The market is treating the oil spike as a macro tax rather than an energy bull catalyst, and that distinction matters. In the next 1-5 trading sessions, higher crude is more likely to hurt cyclical transports, India-sensitive risk assets, and broad equities via inflation breakevens than to meaningfully re-rate upstream energy, because the move is still headline-driven and not yet accompanied by inventory evidence or supply destruction. The first-order winner is volatility itself: higher oil raises the odds of a softer CPI print turning into a policy dilemma, which can cap rate-cut optimism even if growth data remain stable. The bigger second-order effect is cross-asset dispersion, not directional equity beta.
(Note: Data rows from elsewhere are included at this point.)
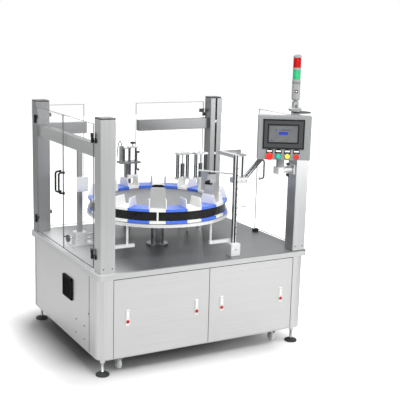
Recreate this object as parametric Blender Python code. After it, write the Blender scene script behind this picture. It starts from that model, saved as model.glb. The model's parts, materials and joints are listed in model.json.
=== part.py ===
# Rotary vertical cartoning machine: closed cabinet with a steel deck, four corner posts, clear door
# leaves, a twelve-pocket turntable and the stations around it. Metres, +Z up, front towards -Y.
import bpy
import bmesh
from math import cos, degrees, pi, radians, sin, tan
from mathutils import Matrix, Vector

objectName = "cartoning_machine"

# General fits
seat = 0.0003
weld = 0.001
runGap = 0.004

# Overall layout: deck, cabinet and posts
deckWidth = 1.59
deckDepth = 1.33
deckThickness = 0.04
deckTop = 0.69
deckCorner = 0.025
deckRim = 0.01
cabinetBottom = 0.118
floorPlate = 0.006
columnWidth = 0.1
columnDepth = 0.08
columnRound = 0.06
railSize = 0.03
panelThickness = 0.02
panelGap = 0.003
skinThickness = 0.012
skinSink = 0.002
shaftHole = 0.034

# Corner posts, caps and beams
postSize = 0.1
postInsetX = 0.02
postInsetY = 0.01
postHeight = 0.965
postEdge = 0.006
capHeight = 0.01
slotWidth = 0.014
slotDepth = 0.012
slotLength = 0.6
beamHeight = 0.085
beamWidth = 0.05
beamDrop = 0.16
beamBack = 0.008
rearStub = 0.305
rearGap = 0.43

# Clear door leaves
paneThickness = 0.006
paneLift = 0.014
paneDrop = 0.033
paneSideGap = 0.006
paneMeetGap = 0.004
knuckleRadius = 0.008
knuckleLength = 0.03
hingeLeaf = 0.034
hingePlate = 0.0055
hingeInsetLow = 0.096
hingeInsetHigh = 0.087
pullHeight = 0.14
pullLift = 0.002
pullReach = 0.042
pullRadius = 0.007
pullInset = 0.03

# Turntable: its size follows the space between the posts, and its axis the front left one
tableMargin = 0.47
stationDepth = 0.24
tableLeft = 0.12
tableFront = 0.005
tableRise = 0.359
tableStack = 0.097
plateReach = 0.13
pocketCount = 12
firstPocket = -116.4
pocketArc = 12.6
plateThickness = 0.018
flangeThickness = 0.008
bandThickness = 0.008
hubRadius = 0.06
shaftRadius = 0.022
hubCapRadius = 0.042
hubCapHeight = 0.03
sleevePockets = (0, 2, 4)
sleeveFront = 0.038
sleeveDepth = 0.067
sleeveHeight = 0.139
sleeveWall = 0.003
sleeveGap = 0.001
sidePlateFoot = 0.123
sidePlateHead = 0.09
sidePlateHeight = 0.061
sidePlateWall = 0.006
sidePlateInset = 0.006
markerRadius = 0.006
seamDepth = 0.002
tableSides = 48
sectorCount = 3

# Centre column and fixed ring under the table
ringInset = 0.04
ringOutset = 0.007
ringBarLift = 0.089
ringArmOut = 0.12
ringArmIn = 0.05
leftLegTurn = -141.0
rightLegTurn = -67.0
rearLegTurns = (35.0, 120.0)
flangeRadius = 0.078
flangeHeight = 0.014
columnRadius = 0.046
columnBore = 0.03
ringHeight = 0.02
legRadius = 0.008
barSize = 0.022

# Levelling feet and casters, set in from the cabinet's sides
footInsetX = 0.05
footInsetY = 0.055
casterInsetX = 0.185
casterInsetY = 0.095
footPad = 0.045
footStem = 0.01
footNut = 0.018
wheelRadius = 0.035
wheelWidth = 0.024
wheelLift = 0.004
casterTrail = 0.016
casterPlate = 0.084
casterPlateHeight = 0.006
forkWall = 0.004
forkGap = 0.002
axleRadius = 0.005
swivelRadius = 0.026
swivelHeight = 0.012

# Filter on the left skin
filterWidth = 0.17
filterHeight = 0.15
filterProud = 0.012
filterY = -0.105
filterShare = 0.643
louvreCount = 6
louvreProud = 0.004

# Lift-off front panels and their locks
lockWidth = 0.032
lockHeight = 0.106
lockProud = 0.006
lockShare = 0.502
lockInset = 0.095
lockButtonRadius = 0.012
lockButtonDrop = 0.026
lockButtonProud = 0.004
lockTravel = 0.003
lockBore = 0.005

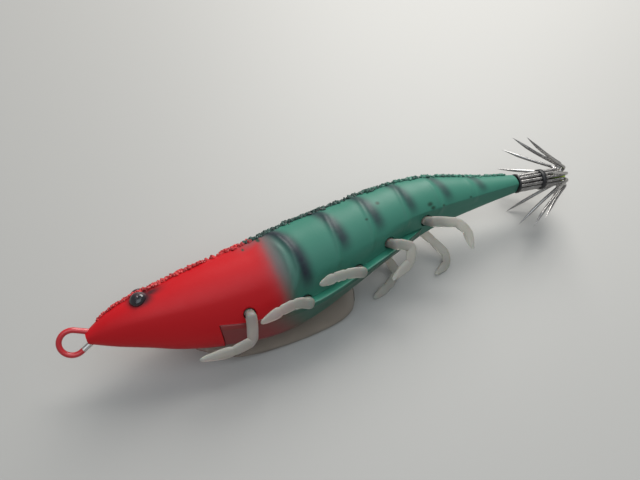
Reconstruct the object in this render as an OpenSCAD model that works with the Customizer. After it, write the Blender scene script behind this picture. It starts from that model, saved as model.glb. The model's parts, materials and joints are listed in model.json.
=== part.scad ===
// Shrimp-shaped squid jig: hollow two-part body, weighted belly cover with a clear keel,
// five pairs of soft swinging legs, a wire line eye and a one-row crown of needles at the tail.
// Lure frame: X from nose to tail, Y to the lure's right, Z towards its back, nose tip at zero.
// Every node is drawn through laid(), which rolls the lure onto its right side on a table.

/* [Body] */
// width of the body compared with the standard outline
width_factor = 1; // [0.95:0.01:1.03]
// wall of the moulded shells
wall = 1.3; // [1:0.1:1.6]
// thickness of the grit coat on the back
grit_t = 0.45; // [0.3:0.05:0.6]
// radius of the eyes
eye_r = 1.9; // [1.6:0.1:2]

/* [Keel and cover] */
// thickness of the clear keel fin
keel_t = 1.2; // [0.8:0.1:1.6]
// how far the belly cover's rim stands out past the shell
ledge = 0.7; // [0.4:0.1:1]

/* [Legs] */
// width of a leg at its thigh
leg_w = 2.6; // [2:0.1:3]
// thickness of a leg
leg_t = 1.3; // [1:0.1:1.5]
// radius of the round stub on which a leg turns
stub_r = 1.05; // [0.8:0.05:1.1]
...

Semiconductor and AI supply chains are relatively insulated from this shock, but their input costs rise indirectly through logistics and chemicals; that makes the recent chip-led rally vulnerable only if oil stays elevated for multiple weeks and begins to leak into freight, power, and margin guidance. India is the cleanest short-duration macro loser because the market is already exposed to imported-energy inflation and current account sensitivity, while Japan and Australia face idiosyncratic pressure from domestic earnings misses layered on top of global risk-off flows. The key contrarian point is that geopolitics often produces an initial crude overshoot that fades once the market realizes the physical supply loss is smaller than the headline risk premium. If the summit between the US and China reduces escalation expectations while Hormuz shipping remains intact, oil can retrace quickly and leave defensives and energy longs crowded on the wrong side. Conversely, a durable move requires either a real choke point disruption or sustained rhetoric that forces inventories lower over several weeks, not just one weekend of headlines. For now, the right framing is to trade the inflation impulse and regional equity sensitivity, not chase energy beta blindly. The setup favors short, tactical positioning in high-oil-import economies and a hedge against the next CPI surprise, with a willingness to fade the move if shipping flows normalize and crude fails to hold gains into the next macro data window.